Where would the team be without Gushue throwing last rocks?

“Obviously, we took Russ’s input, which helped us a lot. And like any team, even on this team, if someone wants to go out and say, ‘It’s my team’, well, if I didn’t listen to Brett on the last shot to win the Brier, we wouldn’t have been there. If I didn’t listen to Mark the end before (in the Brier final), we would have ticked the guard and lost the game,” Gushue said.

Gushue was speaking of Gallant’s intuitiveness in the final last year, prior to the skip’s last shot in the last game against Kevin Koe.

Gushue needed full eight foot on his last shot, and it was Gallant, the team’s second, who pointed out that the ice had become a lot slower in the last half of the game, so much so that he suggested that to make the draw and score, Gushue would need to throw with the same force that it would have taken to make the rock travel two yards further in the earlier ends.

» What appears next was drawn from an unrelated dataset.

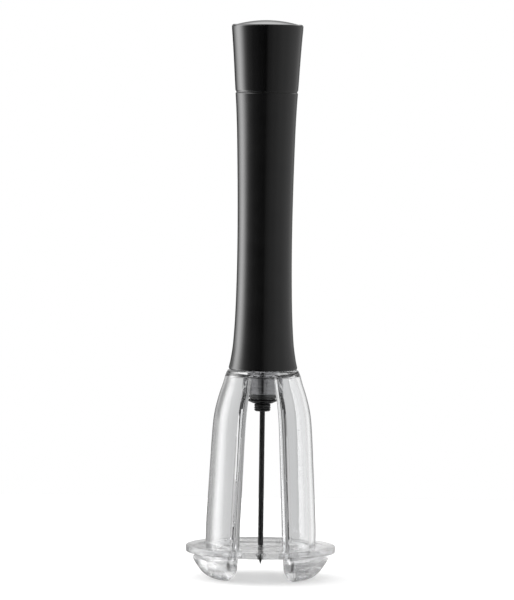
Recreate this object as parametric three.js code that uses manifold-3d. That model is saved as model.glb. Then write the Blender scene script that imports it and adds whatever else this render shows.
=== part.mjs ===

“It’s funny how the curling fan base is so tied up in what happened then (in 2005), and that it had to be me or Russ,” Gushue said. “It’s irrelevant. If you’re going to apply it to our team’s success last year, why are they going to give it to me when Brett had such a huge impact, when Mark had a huge impact?

“It’s kind of foolish. I certainly don’t look at it that way.

“At the end of the day, I was the one throwing last rocks and anybody who skips will tell you that’s the toughest job. All the pressure comes down to that rock.”

Gushue has stated publicly there’s a whole lot less pressure on him at these Trials because, as far as the Olympics go, he’s been there, done that.

If he doesn’t emerge from these Trials, Gushue says, “I’m only going to lose sleep for about two nights.”

Not saying he wouldn’t want to curl for Olympic gold again.

“But for me to sit here and honestly say I want to do it because I wasn’t holding the broom in 2005,” he said, “no, that has nothing to do with it.”